Guillaume Dupré was both a sculptor and a medalist, and his earliest recorded work was a medal dated 1597 of King Henri IV of France and the king's mistress Gabrielle d'Estrées. This medal first brought the artist to the notice of the king.[1] Dupré was most probably trained under the sculptor Barthélemy Prieur (died 1611) and was to marry his daughter, Madelaine, in 1600. Their children included Abraham, who also became a bronze-founder and medalist (see NGA 1957.14.1167.a,b).
In 1600, Guillaume Dupré accompanied the court to Lyon, where it was based for the conduct of a campaign against the duke of Savoy. It was here that Dupré must have encountered Italian medals.[2] The effect is immediately evident in Dupré's medals, which included a portrait of the king and of Lyonnaise worthies.

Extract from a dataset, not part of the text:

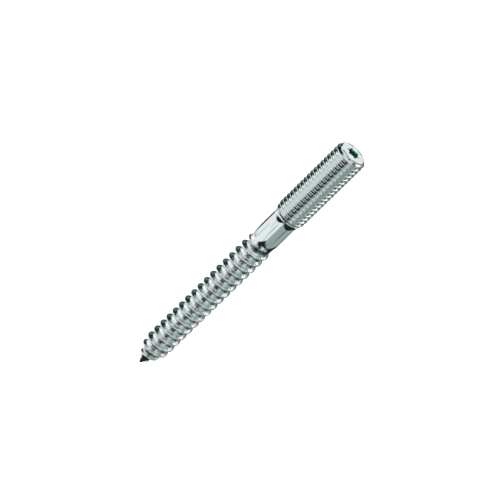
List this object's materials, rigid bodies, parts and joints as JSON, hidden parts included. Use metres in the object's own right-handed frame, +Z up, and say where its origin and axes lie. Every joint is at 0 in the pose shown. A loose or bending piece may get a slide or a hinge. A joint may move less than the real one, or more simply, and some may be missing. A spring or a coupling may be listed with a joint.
{
  "type": "hanger bolt",
  "caption": "Steel hanger bolt: a wood screw thread on one end, a hexagon in the middle, and a metric machine thread with a six-lobed socket on the other.",
  "frame": {"origin": "centre of the bounding box in plan, at the level of the surface the bolt lies on; the bolt's axis is 5 mm above it", "axes": "+X along the bolt's axis from the wood point to the machine end, +Z up with one corner of the hexagon pointing up, +Y across two flats"},
  "size_m": [0.1, 0.01, 0.01],
  "materials": {
    "zinc_plated_steel": "bright blue-white zinc plating over cold-formed steel, thread crests slightly brighter"
  },
  "bodies": {
    "root": {"hanger_bolt": "zinc_plated_steel"}
  },
  "joints": []
}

The court returned to Paris in 1601, and Dupré produced a medal for the marriage of Henri IV and Marie de Médici in that year. Dupré's medal celebrating the birth of the dauphin in 1603 (NGA 1957.14.1151.a,b) was extraordinarily successful. The king was so delighted with it that he granted quite exceptional privileges, giving Dupré a monopoly on the effigy and the right to disseminate it as he wished. In 1604, Dupré was appointed Contrôleur Général des Poinçons et Effigies des Monnoyes de France (controller general of puncheons and effigies for the coinage of France). During 1608 he worked on the decorations of both the Louvre and the Tuileries. His sculptures included a clay figure of the dauphin, documented to 1604; a funeral effigy of Henri IV in a competition of 1610; and a marble bust of Dominique de Vic, now in the Louvre, Paris.
Dupré became the "first sculptor" to the king in 1611 on the resignation of Barthélemy Prieur, although the royal commissions went to Giambologna's associate Pietro Francavilla rather than to Dupré. He continued to produce medals for the court such as those of Louis XIII (NGA 1957.14.1161.a,b) and the queen regent (NGA 1986.29.2.a,b).
In 1612 Dupré was invited to visit the court of Mantua. The newly succeeded Duke Francesco IV had close connections with the French court because his mother, Leonora de' Medici, was sister to the queen. The large portrait medal that Dupré produced (NGA 1957.14.1156) was something new, both in Italy and France--larger in scale than any Italian portrait medal and inspired directly by Pilon's Valois court portraits.[3] In Italy, Dupré travelled to the courts of Florence (NGA 1957.14.1157) and Venice to produce medals that are uncompromisingly his in style, uninfluenced by the conventions of the contemporary Italian medal.
Through the patronage of the chief minister of King Louis XIII, Cardinal Richelieu, Dupré became Commissaire Général des Fontes de l'Artillerie de France (general commissioner of casting for the artillery of France). He continued to produce medals (NGA 1942.9.154.a,b), though fewer of them, and made medals for the Savoy court (NGA 1957.14.1165.a,b).
Dupré was the most brilliant French medalist of the period. He handled the personal portrait with a directness and force that were markedly original and individual. His directness was not Netherlandish or German, and the occasional courtly character of his medals had no touch of Italian grandiloquence.
The National Gallery of Art collection contains a superb series of his medals.
[1] Mark Jones, A Catalogue of the French Medals in the British Museum, 2 vols., London, 1982-1988: 2:no. 1.
[2] Jones 1982-1988, 2:37.
[3] Stephen K. Scher, The Currency of Fame: Portrait Medals of the Renaissance, exh. cat. Frick Collection, New York; National Gallery of Art, Washington, D.C., New York and Washington, D.C., 1994: 314-315.